If anyone still looks to the Republican party of President George W. Bush for limits on government power, it’s long past time to look elsewhere.
They certainly won’t be found among the Democrats either. But this is no reason for Pollyannaish rhapsodies about the Republicans, who are more offensive than the other guys because they still pay lip service to limits. That is, they insult our intelligence more than the Democrats.
To his sterling government-bloating record — that includes a larger role for Washington in education, ballooning farm subsidies, steel tariffs (since removed), a bigger Medicare, more domestic spying, weakening of habeas corpus, and a doctrine of preventive war — President Bush has now proposed spending a couple of hundred billion dollars for a manned base on the moon and to explore Mars, and a billion and a half dollars to promote marriage here on earth, or at least in the United States. Given his global focus, why limit marriage counseling to this country?
Considering that the choice in November will be between two men who both want bigger government (it won’t matter who the Democrat is), one wonders how a serious candidate would be received if he actually proposed to scale back the monstrosity we currently labor under. Limitations on power — what a concept!
Popular political debate has been reduced to trivialities. The contenders discuss how the United States should manage the world, not whether it should. They argue about how big Medicare should be, not whether the taxpayers should be compelled to provide medical care to retirees. They bicker over how bureaucrats should manage our economic affairs, not whether they should be doing it at all.
We shouldn’t be surprised by Bush’s record. He gave us early warning. It was his supporters inside the GOP establishment who were intent on removing from the party platform the long unkept promise to abolish the Department of Education. When renegades tried to save that plank, the Bush juggernaut crushed them. The old pledge to get rid of the Department of Energy suffered a similar fate.
Bush from the start was determined not to be identified with Ronald Reagan’s anti-government rhetoric (even if he never really meant it). No one would ever accuse Bush of believing “government is the problem not the solution.”
Oh sure, he sometimes refers to tax revenues as the people’s, not the government’s, money when he’s pushing a modest tax-rate reduction. But you know his heart’s not in it. How do we know? Because his tax cuts are small and because spending is skyrocketing. Tax revenues do not give a full picture of the burden of government. Spending is a far more complete measure. If taxes go down but spending goes up — as it has been doing dramatically — the people still have to pay for it. They will pay for it in indirect, less visible ways, such as inflation and government borrowing. Bush’s tax cuts are no bargain.

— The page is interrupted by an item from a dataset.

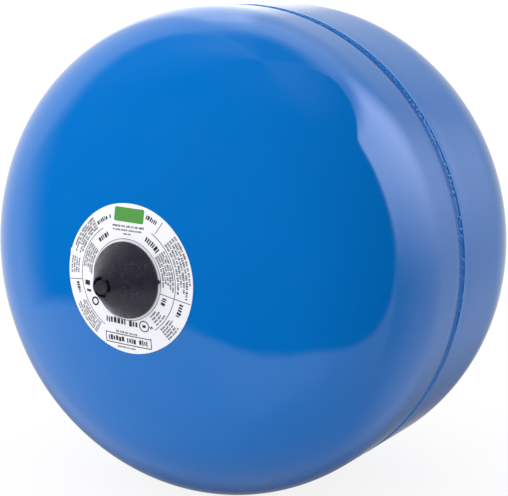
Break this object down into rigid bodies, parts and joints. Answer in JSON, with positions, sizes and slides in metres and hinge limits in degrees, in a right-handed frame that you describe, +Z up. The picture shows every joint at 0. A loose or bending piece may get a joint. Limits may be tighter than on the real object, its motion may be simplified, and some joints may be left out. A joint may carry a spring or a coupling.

This president has been presiding over the largest spending increases since Lyndon Johnson. Domestic and military spending are on the rise. He’s been in office three years and he hasn’t yet figured out where they keep the veto pen. In 36 months he has yet to reject a single bill. Does that sound like a commitment to smaller government?
The Bushes are political creatures and big-government men. George I promised a “kinder, gentler government,” which could only have meant that he did not believe the anti-government things his patron Reagan had said. George II continued the Bush tradition with his talk about “compassionate conservatism.” This was his subtle way of saying that restrained government was cruel.
There’s no deep philosophy here, just power lust. George W. Bush wants a second term, and nothing is going to stop him. Hence, the “vision thing.”
So he’ll send men to the moon and Mars, and he’ll promote marriage at a colossal waste of taxpayer money. Government cannot grow without liberty and self-responsibility shrinking. That will be the Bush legacy.